PERTH: Hidden beneath a four-tonne slab of rock and surrounded by carved symbols of prehistoric power, a spectacular high-status tomb, dating back 4000 years, has been discovered by archaeologists in Scotland.
The find is unique in Britain.
Excavations at Forteviot near Perth have yielded the remains of an early Bronze Age ruler buried on a bed of white quartz pebbles and birch bark with at least a dozen personal possessions - including a bronze and gold dagger, a bronze knife, a wooden bowl and a leather bag.
The discovery has huge implications for Scottish history. Forteviot has long been known to have been a royal centre in the early medieval period. It was "capital" of a Pictish kingdom in the 8-9th century AD. One of Scotland's earliest kings, Kenneth MacAlpin, is said to have had a palace there.
Until now nobody suspected that Forteviot's royal roots might be thousands of years older.
The excavations are revealing that around 2600BC, Neolithic people built a 250m diameter circle of 200 timber obelisks with a ceremonial way leading to its entrance and an inner timber circle at its centre. Each oak obelisk was up to a metre in diameter. By 2400BC, a massive earthwork enclosure with a 10m-wide, 3m-deep moat was built inside that.
At roughly the same time two similar earthwork enclosures - "henges" - were built north of the large timber circle. And finally in around 2000BC the tomb was built underground in what was probably the most prestigious location - the centre of the entire complex.

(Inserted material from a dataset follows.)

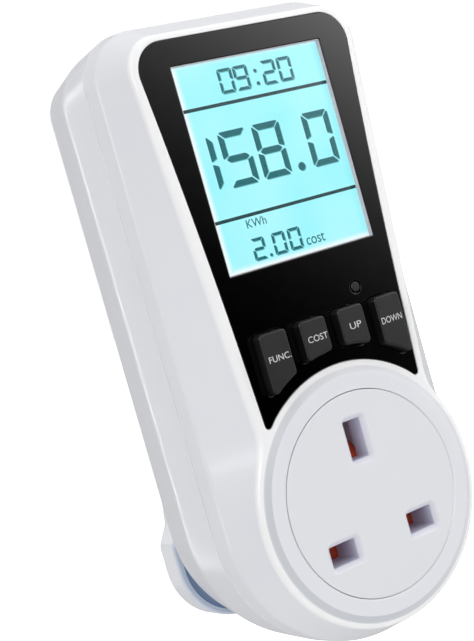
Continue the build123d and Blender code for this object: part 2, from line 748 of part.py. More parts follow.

Uniquely, the tomb's stone wall, at the head end of the grave, was decorated with carvings of two bronze axes. The tomb's great 2m by 2m, four-tonne stone roof was decorated with a much older carving of a probable Neolithic stone battle axe or ceremonial mace head.
PREHISTORIC BRITAIN
* In 2000BC Stonehenge was in its heyday as a ritual centre.
* Society in Britain was becoming more hierarchical and the change brought a greater concentration of power in the hands of fewer people.
* It is likely that during this time Silbury Hill in Wiltshire, the world's greatest ancient man-made mound, was undergoing expansion.
* Gold extraction was in full swing in Ireland - much of it was being sent to Britain. There was a big increase in bronze production in Britain.
* Continental influence was increasing substantially in southern Britain.